Originally an evangelical academic at the University of Oxford and priest in the Church of England, Newman was drawn to the high church tradition of Anglicanism. He became one of the more notable leaders of the Oxford Movement, an influential and controversial grouping of Anglicans who wished to restore to the Church of England many Catholic beliefs and liturgical rituals from before the English Reformation. In this, the movement had some success. After publishing his controversial Tract 90 in 1841, Newman later wrote: "I was on my death-bed, as regards my membership with the Anglican Church."[12]
In 1845, Newman resigned his teaching post at Oxford University, and, joined by some but not all of his followers, officially left the Church of England and was received into the Catholic Church. He was quickly ordained as a priest and continued as an influential religious leader, based in Birmingham. In 1879, he was created a cardinal by Pope Leo XIII in recognition of his services to the cause of the Catholic Church in England. He was instrumental in the founding of the Catholic University of Ireland in 1854, which later became University College Dublin.[13]
Newman was also a literary figure: his major writings include the Tracts for the Times (1833–1841), his autobiography Apologia Pro Vita Sua (1864), the Grammar of Assent (1870), and the poem The Dream of Gerontius (1865),[14] which was set to music in 1900 by Edward Elgar. He wrote the popular hymns "Lead, Kindly Light", "Firmly I believe, and truly", and "Praise to the Holiest in the Height" (the latter two taken from Gerontius).

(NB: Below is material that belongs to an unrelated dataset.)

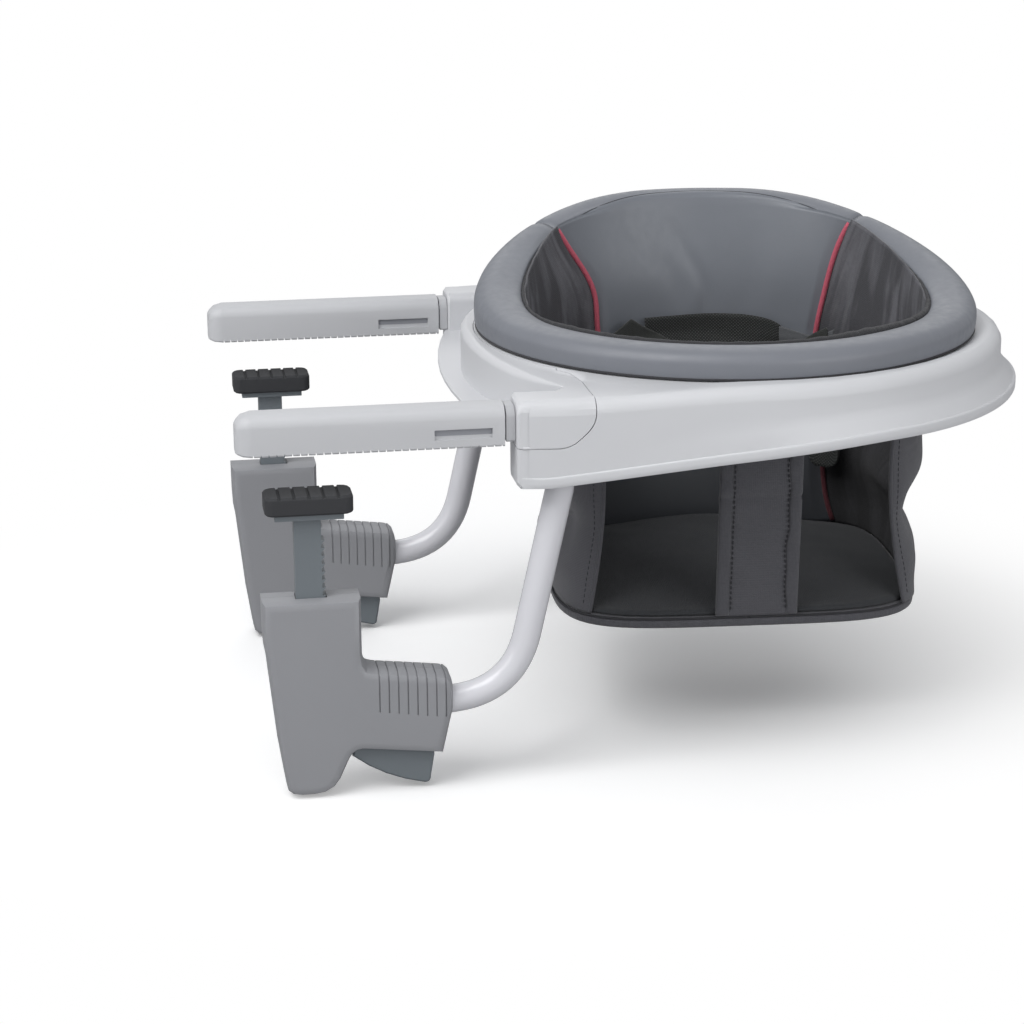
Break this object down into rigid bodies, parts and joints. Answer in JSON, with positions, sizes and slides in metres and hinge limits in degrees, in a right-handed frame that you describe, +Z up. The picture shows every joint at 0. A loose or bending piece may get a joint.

Newman's beatification was proclaimed by Pope Benedict XVI on 19 September 2010 during his visit to the United Kingdom.[15] His canonisation was officially approved by Pope Francis on 12 February 2019,[16] and took place on 13 October 2019.[17] He is the fifth saint of the City of London, after Thomas Becket (born in Cheapside), Thomas More (born on Milk Street), Edmund Campion (son of a London bookseller) and Polydore Plasden (of Fleet Street).[18][19]